Di introduzioni come quella che abbiamo visto all’interno dell’opera ne è pieno il mondo cinematografico (ma anche seriale) ed è un vero peccato che ci sia stata poca cura in tal senso, anche se in realtà, più andiamo avanti nella storia, più ci rendiamo conto che questo prologo ha un valore più strumentale che contenutistico, fornendo il giusto mezzo per sviluppare ragionamenti e riflessioni al di là di quello che viene raccontato. Il problema, però, è che tutto questo involucro distrae e non poco gli spettatori che, proprio in presenza di una trama già sentita, potrebbero non volere sentire altro. Ed ecco che una maggiore originalità non solo di stile, ma anche di narrazione avrebbe giovato e non poco al film.
Tutto questo è davvero un peccato anche perché, oltre ad una gestione assolutamente intelligente dei vari temi presenti, la pellicola riesce anche molto bene a spostare l’attenzione della macchina da presa proprio sulla giovane donna di Jodie Comer, facendoci vivere il suo l’abisso e apocalisse quotidiana attraverso i suoi occhi, quelli di una madre devastata, impaurita e insicura, che però deve farsi forza per bene del suo bambino. Una prospettiva non così insolita in generale, ma sicuramente particolare per il tipo di film scelto che in questo modo ha l’occasione di celebrare il potere femminile senza dover ricadere obbligatoriamente in una retorica trita e ritrita alla quale ci siamo abituati negli ultimi anni. Ed è proprio merito della Comer se questo punto di vista risulta efficace dall’inizio alla fine.

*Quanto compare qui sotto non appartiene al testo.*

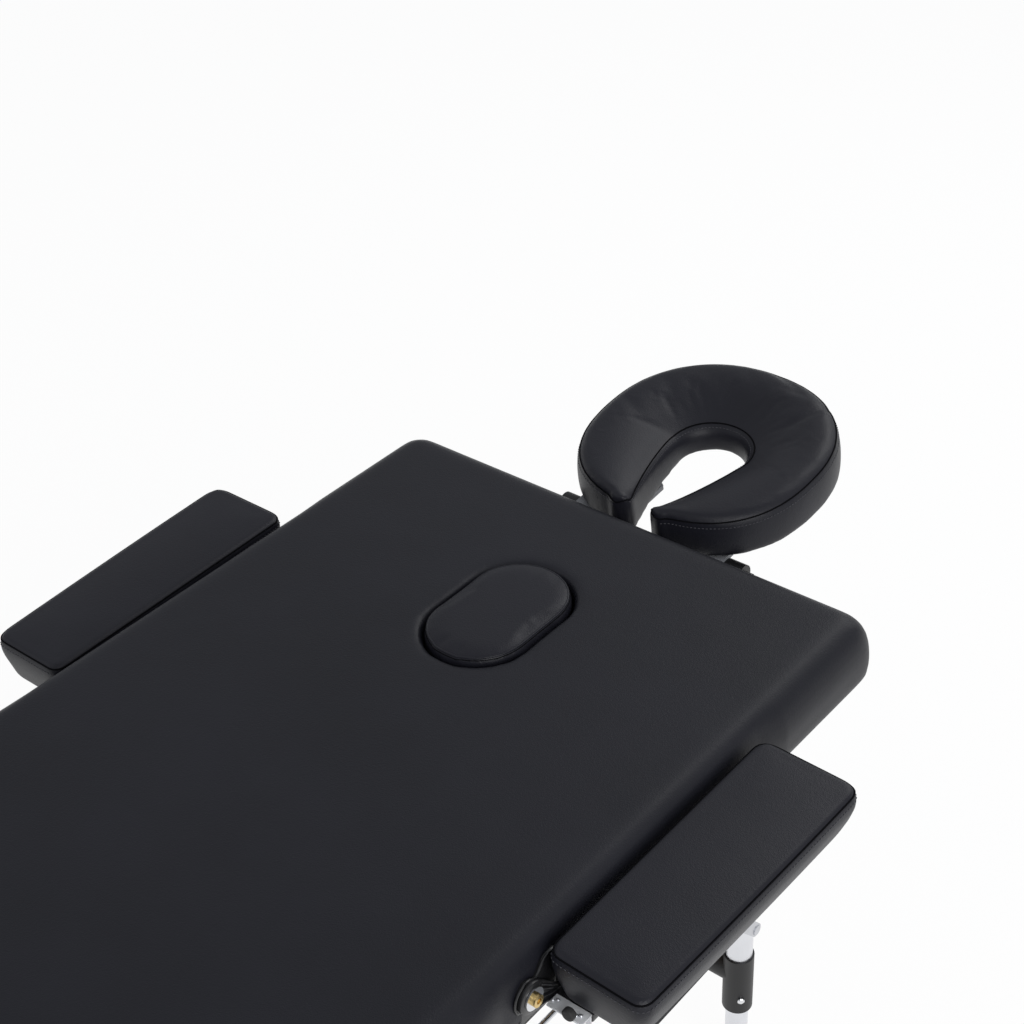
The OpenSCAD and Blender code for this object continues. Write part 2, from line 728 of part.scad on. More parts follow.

Lontano dalle sue solite interpretazioni, qui l’attrice (che abbiamo visto recentemente in The Last Duel e The Bikeriders) incarna un ruolo più drammatico e fragile, riuscendo perfettamente a comunicare, con il solo sguardo e con una gestualità nettissima, tutti gli ostacoli, mentali e fisici, che il personaggio deve affrontare per sopravvivere. Al tempo stesso, la performance della star sorregge tutta l’opera, oscurando, tra l’altro, le altre importanti presenze autorevoli nel cast, da Mark Strong a Katherine Waterston, da Benedict Cumberbatch (anche produttore della pellicola) a Joel Fry, probabilmente anche perché i riflettori sono puntati molto più su di lei.
Valutazione e conclusione
Una regia multiforme che sfrutta la suggestione delle immagini come mezzo d’espressione; una sceneggiatura volutamente scarna con un incipit non particolarmente originale; una fotografia impattante e introspettiva; una recitazione stupefacente di Jodie Comer che però taglia fuori gli altri attori; un sonoro minimale in accordo con la scrittura; un’introspezione continua di grande valore emotivo che dimostra un ottimo bilanciamento tra la parti di The End We Start From. In conclusione un lungometraggio chiaro, diretto e senza fronzoli, forse un po’ troppo derivativo, ma con uno spiccato senso artistico e sentimentale.